* _Data excerpt_:
^^^^^^^^^^^^^^^^
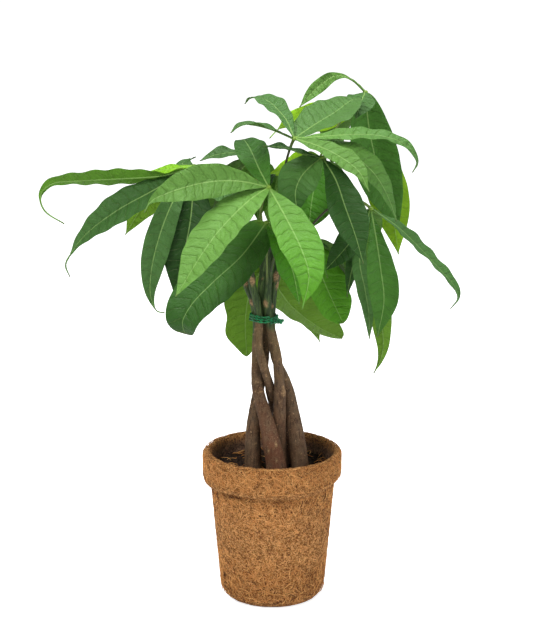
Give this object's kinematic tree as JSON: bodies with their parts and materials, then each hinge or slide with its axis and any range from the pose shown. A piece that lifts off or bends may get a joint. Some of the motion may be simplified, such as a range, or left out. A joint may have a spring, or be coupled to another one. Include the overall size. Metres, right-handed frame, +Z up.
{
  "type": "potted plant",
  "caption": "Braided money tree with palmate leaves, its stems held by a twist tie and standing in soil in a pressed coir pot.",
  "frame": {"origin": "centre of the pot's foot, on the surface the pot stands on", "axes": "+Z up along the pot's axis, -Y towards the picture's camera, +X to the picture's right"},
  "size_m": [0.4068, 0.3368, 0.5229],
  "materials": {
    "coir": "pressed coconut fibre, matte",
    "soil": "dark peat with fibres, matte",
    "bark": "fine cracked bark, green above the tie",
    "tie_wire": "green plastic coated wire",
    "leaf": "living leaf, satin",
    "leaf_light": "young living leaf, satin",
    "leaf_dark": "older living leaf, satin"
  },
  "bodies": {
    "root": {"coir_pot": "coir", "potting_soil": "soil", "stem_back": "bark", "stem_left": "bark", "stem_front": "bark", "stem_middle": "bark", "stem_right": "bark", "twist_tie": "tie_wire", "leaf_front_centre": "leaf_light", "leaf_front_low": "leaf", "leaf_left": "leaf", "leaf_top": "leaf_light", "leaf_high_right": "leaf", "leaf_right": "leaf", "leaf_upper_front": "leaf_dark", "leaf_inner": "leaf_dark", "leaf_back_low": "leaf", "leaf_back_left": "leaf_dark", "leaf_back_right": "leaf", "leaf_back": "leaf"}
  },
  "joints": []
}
^^^^^^^^^^^^^^^^
* _Instruction_: All of the data shown above must be copied exactly.

* _Correct output_:
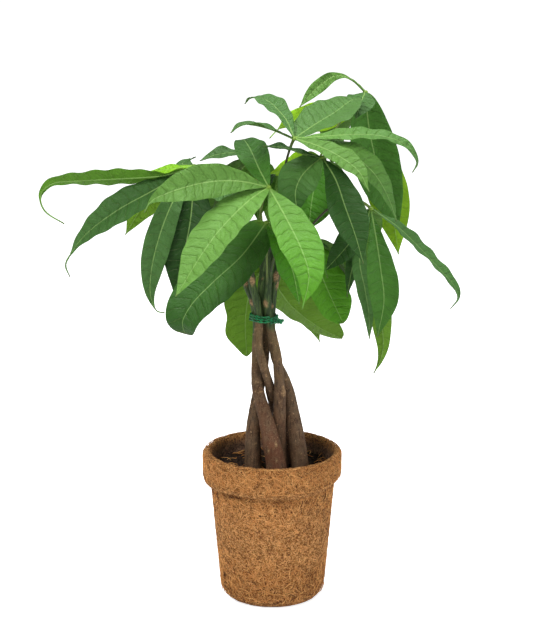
Give this object's kinematic tree as JSON: bodies with their parts and materials, then each hinge or slide with its axis and any range from the pose shown. A piece that lifts off or bends may get a joint. Some of the motion may be simplified, such as a range, or left out. A joint may have a spring, or be coupled to another one. Include the overall size. Metres, right-handed frame, +Z up.
{
  "type": "potted plant",
  "caption": "Braided money tree with palmate leaves, its stems held by a twist tie and standing in soil in a pressed coir pot.",
  "frame": {"origin": "centre of the pot's foot, on the surface the pot stands on", "axes": "+Z up along the pot's axis, -Y towards the picture's camera, +X to the picture's right"},
  "size_m": [0.4068, 0.3368, 0.5229],
  "materials": {
    "coir": "pressed coconut fibre, matte",
    "soil": "dark peat with fibres, matte",
    "bark": "fine cracked bark, green above the tie",
    "tie_wire": "green plastic coated wire",
    "leaf": "living leaf, satin",
    "leaf_light": "young living leaf, satin",
    "leaf_dark": "older living leaf, satin"
  },
  "bodies": {
    "root": {"coir_pot": "coir", "potting_soil": "soil", "stem_back": "bark", "stem_left": "bark", "stem_front": "bark", "stem_middle": "bark", "stem_right": "bark", "twist_tie": "tie_wire", "leaf_front_centre": "leaf_light", "leaf_front_low": "leaf", "leaf_left": "leaf", "leaf_top": "leaf_light", "leaf_high_right": "leaf", "leaf_right": "leaf", "leaf_upper_front": "leaf_dark", "leaf_inner": "leaf_dark", "leaf_back_low": "leaf", "leaf_back_left": "leaf_dark", "leaf_back_right": "leaf", "leaf_back": "leaf"}
  },
  "joints": []
}